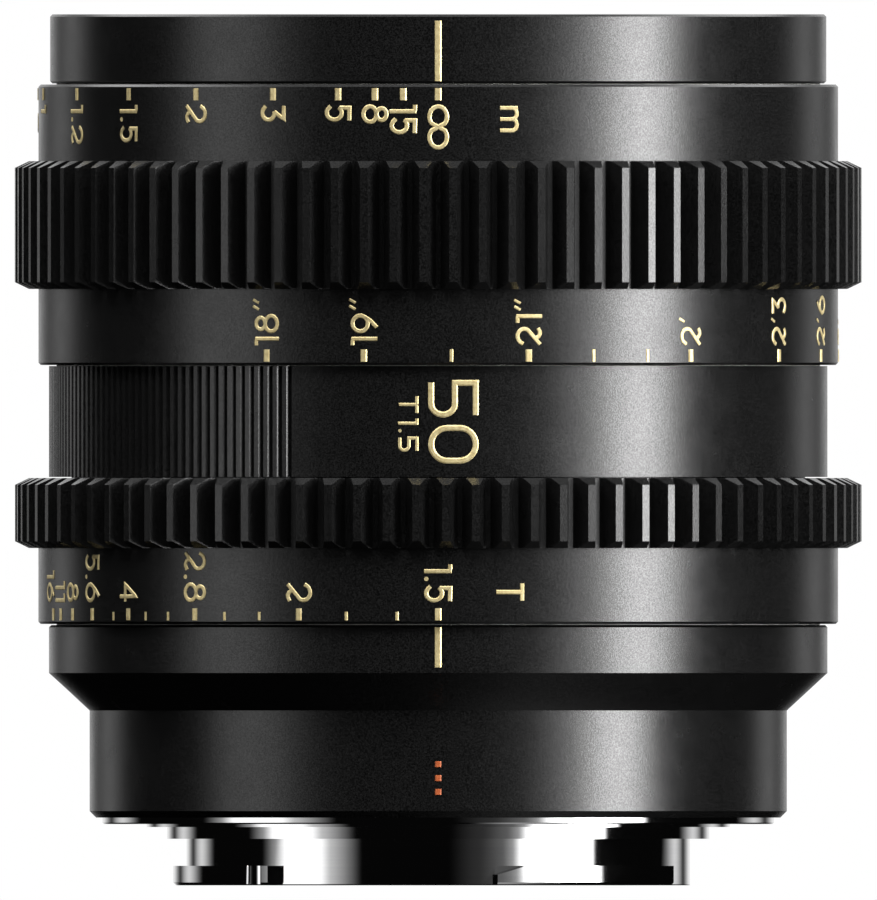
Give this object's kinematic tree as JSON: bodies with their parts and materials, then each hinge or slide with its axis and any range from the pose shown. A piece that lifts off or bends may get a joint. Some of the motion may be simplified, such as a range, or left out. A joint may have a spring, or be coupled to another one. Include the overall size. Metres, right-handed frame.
{
  "type": "cinema prime lens",
  "caption": "Fixed focal length cinema lens with toothed focus and iris rings, a sliding optical carriage, a bladed iris and a bayonet mount.",
  "frame": {"origin": "on the optical axis, in the flange plane where the lens seats on the camera", "axes": "+Z along the optical axis towards the front; the index marks face -Y; +X to the right of them"},
  "size_m": [0.072, 0.072, 0.0741],
  "materials": {
    "black_anodised": "fine blasted, black anodised, satin",
    "black_inner": "matt black anodised",
    "chrome": "hard chrome, polished",
    "steel": "blackened steel",
    "brass": "turned",
    "white_polymer": "smooth bearing plastic",
    "coated_glass": "polished and coated",
    "blade_black": "matt black coated spring steel",
    "gold_paint": "engraved and filled with pale gold paint",
    "orange_paint": "engraved and filled with orange paint"
  },
  "bodies": {
    "root": {"mount_ring": "chrome", "mount_screws": "steel", "flange_shim": "brass", "rear_baffle": "black_inner", "rear_housing": "black_anodised", "housing_screws": "steel", "guide_barrel": "black_anodised", "front_ring": "black_anodised", "front_ring_screws": "steel", "grip_sleeve": "black_anodised", "grip_sleeve_screws": "steel", "focus_washer_front": "white_polymer", "focus_washer_rear": "white_polymer", "iris_washer": "white_polymer", "focus_stop_block": "black_inner", "focus_stop_screw": "steel"},
    "focus_ring": {"focus_ring": "black_anodised", "cam_sleeve": "black_inner", "cam_screws": "steel"},
    "carriage": {"carriage": "black_inner", "cam_rollers": "brass", "roller_studs": "steel", "front_cell": "black_inner", "front_cell_screws": "steel", "beauty_ring": "black_inner", "front_retaining_ring": "black_inner", "front_spacer": "black_inner", "doublet_retaining_ring": "black_inner", "lens_1": "coated_glass", "lens_2": "coated_glass", "lens_3": "coated_glass", "lens_4": "coated_glass", "iris_base_plate": "black_inner", "iris_cover_ring": "black_inner", "rear_cell": "black_inner", "rear_cell_screws": "steel", "rear_doublet_ring": "black_inner", "rear_spacer": "black_inner", "rear_retaining_ring": "black_inner", "lens_5": "coated_glass", "lens_6": "coated_glass", "lens_7": "coated_glass", "lens_8": "coated_glass"},
    "iris_ring": {"iris_ring": "black_anodised", "iris_arm": "steel", "iris_arm_screws": "steel"},
    "iris_drive": {"iris_drive_ring": "brass", "iris_drive_pin": "steel"},
    "iris_blade_01": {"iris_blade_01": "blade_black"},
    "iris_blade_02": {"iris_blade_02": "blade_black"},
    "iris_blade_03": {"iris_blade_03": "blade_black"},
    "iris_blade_04": {"iris_blade_04": "blade_black"},
    "iris_blade_05": {"iris_blade_05": "blade_black"},
    "iris_blade_06": {"iris_blade_06": "blade_black"},
    "iris_blade_07": {"iris_blade_07": "blade_black"},
    "iris_blade_08": {"iris_blade_08": "blade_black"},
    "iris_blade_09": {"iris_blade_09": "blade_black"},
    "iris_blade_10": {"iris_blade_10": "blade_black"}
  },
  "joints": [
    {"name": "focus", "type": "hinge", "parent": "root", "child": "focus_ring", "pos_m": [0, 0, 0.0512], "axis": [0, 0, 1], "range_deg": [0, 205.5]},
    {"name": "carriage_slide", "type": "slide", "parent": "root", "child": "carriage", "axis": [0, 0, 1], "range_m": [0, 0.00729]},
    {"name": "iris", "type": "hinge", "parent": "root", "child": "iris_ring", "pos_m": [0, 0, 0.0235], "axis": [0, 0, 1], "range_deg": [0, 74.5]},
    {"name": "iris_drive_turn", "type": "hinge", "parent": "carriage", "child": "iris_drive", "pos_m": [0, 0, 0.0327], "axis": [0, 0, 1], "range_deg": [0, 74.6]},
    {"name": "iris_blade_01_pivot", "type": "hinge", "parent": "carriage", "child": "iris_blade_01", "pos_m": [-0.01959, -0.00068, 0.0302], "axis": [0, 0, 1], "range_deg": [0, 34]},
    {"name": "iris_blade_02_pivot", "type": "hinge", "parent": "carriage", "child": "iris_blade_02", "pos_m": [-0.01544, -0.01207, 0.0302], "axis": [0, 0, 1], "range_deg": [0, 34]},
    {"name": "iris_blade_03_pivot", "type": "hinge", "parent": "carriage", "child": "iris_blade_03", "pos_m": [-0.0054, -0.01884, 0.0302], "axis": [0, 0, 1], "range_deg": [0, 34]},
    {"name": "iris_blade_04_pivot", "type": "hinge", "parent": "carriage", "child": "iris_blade_04", "pos_m": [0.0067, -0.01842, 0.0302], "axis": [0, 0, 1], "range_deg": [0, 34]},
    {"name": "iris_blade_05_pivot", "type": "hinge", "parent": "carriage", "child": "iris_blade_05", "pos_m": [0.01625, -0.01096, 0.0302], "axis": [0, 0, 1], "range_deg": [0, 34]},
    {"name": "iris_blade_06_pivot", "type": "hinge", "parent": "carriage", "child": "iris_blade_06", "pos_m": [0.01959, 0.00068, 0.0302], "axis": [0, 0, 1], "range_deg": [0, 34]},
    {"name": "iris_blade_07_pivot", "type": "hinge", "parent": "carriage", "child": "iris_blade_07", "pos_m": [0.01544, 0.01207, 0.0302], "axis": [0, 0, 1], "range_deg": [0, 34]},
    {"name": "iris_blade_08_pivot", "type": "hinge", "parent": "carriage", "child": "iris_blade_08", "pos_m": [0.0054, 0.01884, 0.0302], "axis": [0, 0, 1], "range_deg": [0, 34]},
    {"name": "iris_blade_09_pivot", "type": "hinge", "parent": "carriage", "child": "iris_blade_09", "pos_m": [-0.0067, 0.01842, 0.0302], "axis": [0, 0, 1], "range_deg": [0, 34]},
    {"name": "iris_blade_10_pivot", "type": "hinge", "parent": "carriage", "child": "iris_blade_10", "pos_m": [-0.01625, 0.01096, 0.0302], "axis": [0, 0, 1], "range_deg": [0, 34]}
  ],
  "couplings": [
    {"joint": "focus", "follows": "carriage_slide", "rad_per_m": 491.67},
    {"joint": "iris_drive_turn", "follows": "iris", "ratio": 1},
    {"joint": "iris_blade_01_pivot", "follows": "iris", "ratio": 0.45503},
    {"joint": "iris_blade_02_pivot", "follows": "iris", "ratio": 0.45503},
    {"joint": "iris_blade_03_pivot", "follows": "iris", "ratio": 0.45503},
    {"joint": "iris_blade_04_pivot", "follows": "iris", "ratio": 0.45503},
    {"joint": "iris_blade_05_pivot", "follows": "iris", "ratio": 0.45503},
    {"joint": "iris_blade_06_pivot", "follows": "iris", "ratio": 0.45503},
    {"joint": "iris_blade_07_pivot", "follows": "iris", "ratio": 0.45503},
    {"joint": "iris_blade_08_pivot", "follows": "iris", "ratio": 0.45503},
    {"joint": "iris_blade_09_pivot", "follows": "iris", "ratio": 0.45503},
    {"joint": "iris_blade_10_pivot", "follows": "iris", "ratio": 0.45503}
  ]
}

----------------------------------------

### Your task
Each line above must be printed exactly as it appears.

### The output
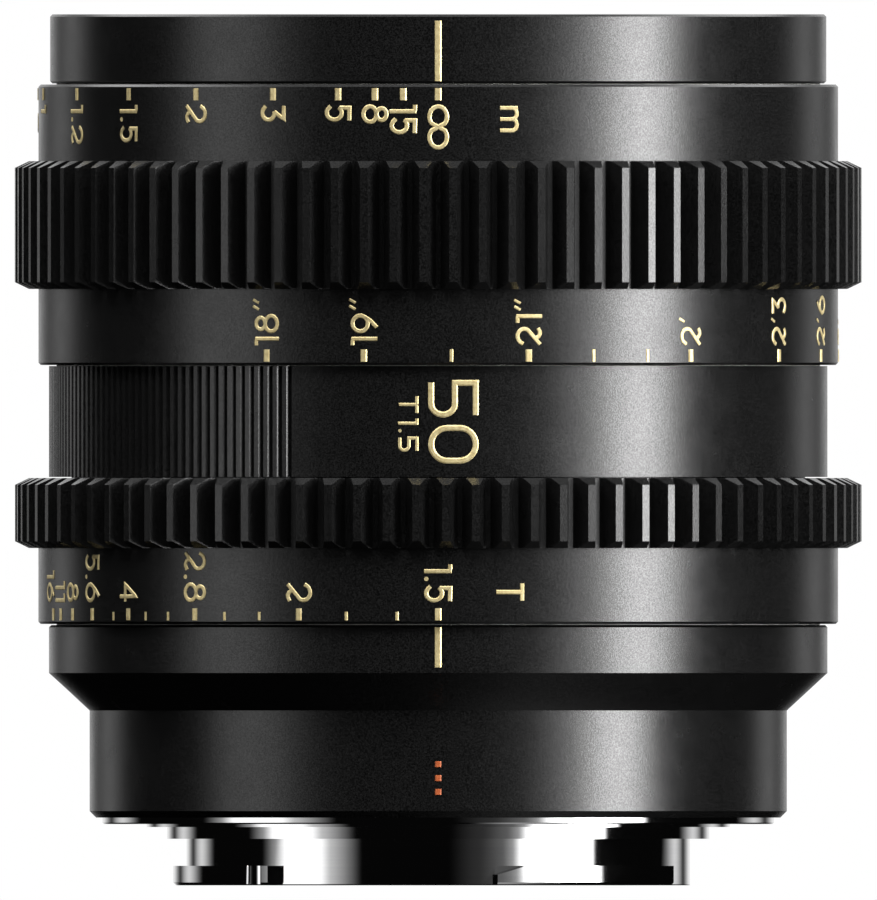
Give this object's kinematic tree as JSON: bodies with their parts and materials, then each hinge or slide with its axis and any range from the pose shown. A piece that lifts off or bends may get a joint. Some of the motion may be simplified, such as a range, or left out. A joint may have a spring, or be coupled to another one. Include the overall size. Metres, right-handed frame.
{
  "type": "cinema prime lens",
  "caption": "Fixed focal length cinema lens with toothed focus and iris rings, a sliding optical carriage, a bladed iris and a bayonet mount.",
  "frame": {"origin": "on the optical axis, in the flange plane where the lens seats on the camera", "axes": "+Z along the optical axis towards the front; the index marks face -Y; +X to the right of them"},
  "size_m": [0.072, 0.072, 0.0741],
  "materials": {
    "black_anodised": "fine blasted, black anodised, satin",
    "black_inner": "matt black anodised",
    "chrome": "hard chrome, polished",
    "steel": "blackened steel",
    "brass": "turned",
    "white_polymer": "smooth bearing plastic",
    "coated_glass": "polished and coated",
    "blade_black": "matt black coated spring steel",
    "gold_paint": "engraved and filled with pale gold paint",
    "orange_paint": "engraved and filled with orange paint"
  },
  "bodies": {
    "root": {"mount_ring": "chrome", "mount_screws": "steel", "flange_shim": "brass", "rear_baffle": "black_inner", "rear_housing": "black_anodised", "housing_screws": "steel", "guide_barrel": "black_anodised", "front_ring": "black_anodised", "front_ring_screws": "steel", "grip_sleeve": "black_anodised", "grip_sleeve_screws": "steel", "focus_washer_front": "white_polymer", "focus_washer_rear": "white_polymer", "iris_washer": "white_polymer", "focus_stop_block": "black_inner", "focus_stop_screw": "steel"},
    "focus_ring": {"focus_ring": "black_anodised", "cam_sleeve": "black_inner", "cam_screws": "steel"},
    "carriage": {"carriage": "black_inner", "cam_rollers": "brass", "roller_studs": "steel", "front_cell": "black_inner", "front_cell_screws": "steel", "beauty_ring": "black_inner", "front_retaining_ring": "black_inner", "front_spacer": "black_inner", "doublet_retaining_ring": "black_inner", "lens_1": "coated_glass", "lens_2": "coated_glass", "lens_3": "coated_glass", "lens_4": "coated_glass", "iris_base_plate": "black_inner", "iris_cover_ring": "black_inner", "rear_cell": "black_inner", "rear_cell_screws": "steel", "rear_doublet_ring": "black_inner", "rear_spacer": "black_inner", "rear_retaining_ring": "black_inner", "lens_5": "coated_glass", "lens_6": "coated_glass", "lens_7": "coated_glass", "lens_8": "coated_glass"},
    "iris_ring": {"iris_ring": "black_anodised", "iris_arm": "steel", "iris_arm_screws": "steel"},
    "iris_drive": {"iris_drive_ring": "brass", "iris_drive_pin": "steel"},
    "iris_blade_01": {"iris_blade_01": "blade_black"},
    "iris_blade_02": {"iris_blade_02": "blade_black"},
    "iris_blade_03": {"iris_blade_03": "blade_black"},
    "iris_blade_04": {"iris_blade_04": "blade_black"},
    "iris_blade_05": {"iris_blade_05": "blade_black"},
    "iris_blade_06": {"iris_blade_06": "blade_black"},
    "iris_blade_07": {"iris_blade_07": "blade_black"},
    "iris_blade_08": {"iris_blade_08": "blade_black"},
    "iris_blade_09": {"iris_blade_09": "blade_black"},
    "iris_blade_10": {"iris_blade_10": "blade_black"}
  },
  "joints": [
    {"name": "focus", "type": "hinge", "parent": "root", "child": "focus_ring", "pos_m": [0, 0, 0.0512], "axis": [0, 0, 1], "range_deg": [0, 205.5]},
    {"name": "carriage_slide", "type": "slide", "parent": "root", "child": "carriage", "axis": [0, 0, 1], "range_m": [0, 0.00729]},
    {"name": "iris", "type": "hinge", "parent": "root", "child": "iris_ring", "pos_m": [0, 0, 0.0235], "axis": [0, 0, 1], "range_deg": [0, 74.5]},
    {"name": "iris_drive_turn", "type": "hinge", "parent": "carriage", "child": "iris_drive", "pos_m": [0, 0, 0.0327], "axis": [0, 0, 1], "range_deg": [0, 74.6]},
    {"name": "iris_blade_01_pivot", "type": "hinge", "parent": "carriage", "child": "iris_blade_01", "pos_m": [-0.01959, -0.00068, 0.0302], "axis": [0, 0, 1], "range_deg": [0, 34]},
    {"name": "iris_blade_02_pivot", "type": "hinge", "parent": "carriage", "child": "iris_blade_02", "pos_m": [-0.01544, -0.01207, 0.0302], "axis": [0, 0, 1], "range_deg": [0, 34]},
    {"name": "iris_blade_03_pivot", "type": "hinge", "parent": "carriage", "child": "iris_blade_03", "pos_m": [-0.0054, -0.01884, 0.0302], "axis": [0, 0, 1], "range_deg": [0, 34]},
    {"name": "iris_blade_04_pivot", "type": "hinge", "parent": "carriage", "child": "iris_blade_04", "pos_m": [0.0067, -0.01842, 0.0302], "axis": [0, 0, 1], "range_deg": [0, 34]},
    {"name": "iris_blade_05_pivot", "type": "hinge", "parent": "carriage", "child": "iris_blade_05", "pos_m": [0.01625, -0.01096, 0.0302], "axis": [0, 0, 1], "range_deg": [0, 34]},
    {"name": "iris_blade_06_pivot", "type": "hinge", "parent": "carriage", "child": "iris_blade_06", "pos_m": [0.01959, 0.00068, 0.0302], "axis": [0, 0, 1], "range_deg": [0, 34]},
    {"name": "iris_blade_07_pivot", "type": "hinge", "parent": "carriage", "child": "iris_blade_07", "pos_m": [0.01544, 0.01207, 0.0302], "axis": [0, 0, 1], "range_deg": [0, 34]},
    {"name": "iris_blade_08_pivot", "type": "hinge", "parent": "carriage", "child": "iris_blade_08", "pos_m": [0.0054, 0.01884, 0.0302], "axis": [0, 0, 1], "range_deg": [0, 34]},
    {"name": "iris_blade_09_pivot", "type": "hinge", "parent": "carriage", "child": "iris_blade_09", "pos_m": [-0.0067, 0.01842, 0.0302], "axis": [0, 0, 1], "range_deg": [0, 34]},
    {"name": "iris_blade_10_pivot", "type": "hinge", "parent": "carriage", "child": "iris_blade_10", "pos_m": [-0.01625, 0.01096, 0.0302], "axis": [0, 0, 1], "range_deg": [0, 34]}
  ],
  "couplings": [
    {"joint": "focus", "follows": "carriage_slide", "rad_per_m": 491.67},
    {"joint": "iris_drive_turn", "follows": "iris", "ratio": 1},
    {"joint": "iris_blade_01_pivot", "follows": "iris", "ratio": 0.45503},
    {"joint": "iris_blade_02_pivot", "follows": "iris", "ratio": 0.45503},
    {"joint": "iris_blade_03_pivot", "follows": "iris", "ratio": 0.45503},
    {"joint": "iris_blade_04_pivot", "follows": "iris", "ratio": 0.45503},
    {"joint": "iris_blade_05_pivot", "follows": "iris", "ratio": 0.45503},
    {"joint": "iris_blade_06_pivot", "follows": "iris", "ratio": 0.45503},
    {"joint": "iris_blade_07_pivot", "follows": "iris", "ratio": 0.45503},
    {"joint": "iris_blade_08_pivot", "follows": "iris", "ratio": 0.45503},
    {"joint": "iris_blade_09_pivot", "follows": "iris", "ratio": 0.45503},
    {"joint": "iris_blade_10_pivot", "follows": "iris", "ratio": 0.45503}
  ]
}